Start the hike to Zelene Pleso at the Tatranská Lomnica ski resort below Mt. Lomnický štít – the second highest peak in the High Tatras. You can spend several hours walking up under the gondola and through the woods to get to Skalmaté Pleso – but I’d suggest you take the gondola (28 Euros) as it’s still a solid day of hiking from there.

It took us a while to figure out where to purchase the gondola tickets. It’s in a separate building a short walk away from the gondola building. Look for signage at the base of the ski hill pointing you in the right direction. The gondola starts running at 8:30 AM. As the days shorten in the fall, I’d recommend starting early, so you don’t finish in the dark. In high season, try to purchase gondola tickets a day or two beforehand – though I appreciate that’s not always doable.

Take two gondolas to reach the Skalmaté Pleso area. After getting off head around the large building to your left towards the small lake. It’s all obvious when you’re up there.

Taking the gondola up from Tatranská Lomnica ski resort to save time (note the trail on the right by the trees)

Zelene Pleso hike summary

Distance: Approximately 20 km as a loop

Elevation gain: 365 m (1,198 feet) gain starting at Skalnaté Pleso

Elevation loss: 1200 m (3,937 feet)

Level of difficulty: Hard because of distance, terrain and either a steep ascent or descent.

Time needed: 6 – 8 hours

Maps: Try Organic Maps – a free offline map to stay the course.

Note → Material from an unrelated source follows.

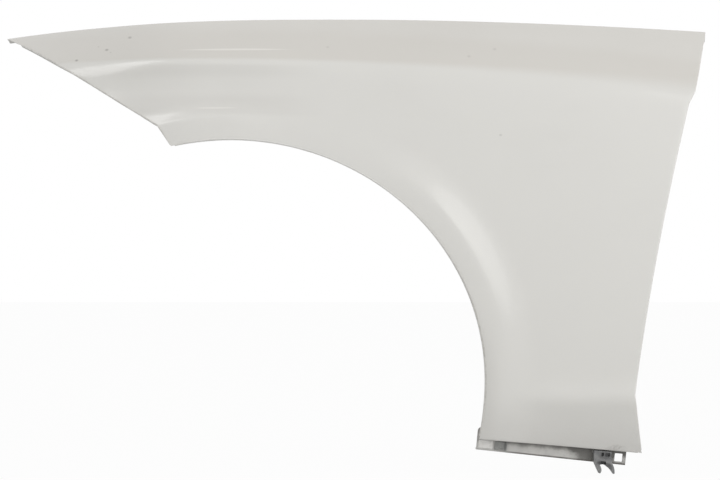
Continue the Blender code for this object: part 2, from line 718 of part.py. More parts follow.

Trail traffic: Can be heavy around the gondola but tapers off the higher you go. Also busy around the Zelené Pleso Mountain Chalet.

Don’t forget: Pack the 10 hiking essentials including a headlamp, extra food and water and layers of clothing plus rain gear. Please practice the seven Leave No Trace principles.

Best time to go: Do the Zelene Pleso hike between June 15 and October 31. Avoid days with thunderstorms (if you decide to go, be on the 8:30 AM gondola to get a head start) or snow in the forecast. If you plan to hike after a cold spell, expect to encounter ice in the waterfall area. You’ll need microspikes to safely get down this section, even though there are chains.

A side trip to do: Lomnicky Peak, the second highest peak in the High Tatras at 2,634 m (8,642 feet), is only accessible as a guided hike or via a special suspension cable car to the summit from Skalnate Pleso. In an hour it can only take 45 people! It’s pricey and you need to reserve. But the views on a clear day would be amazing.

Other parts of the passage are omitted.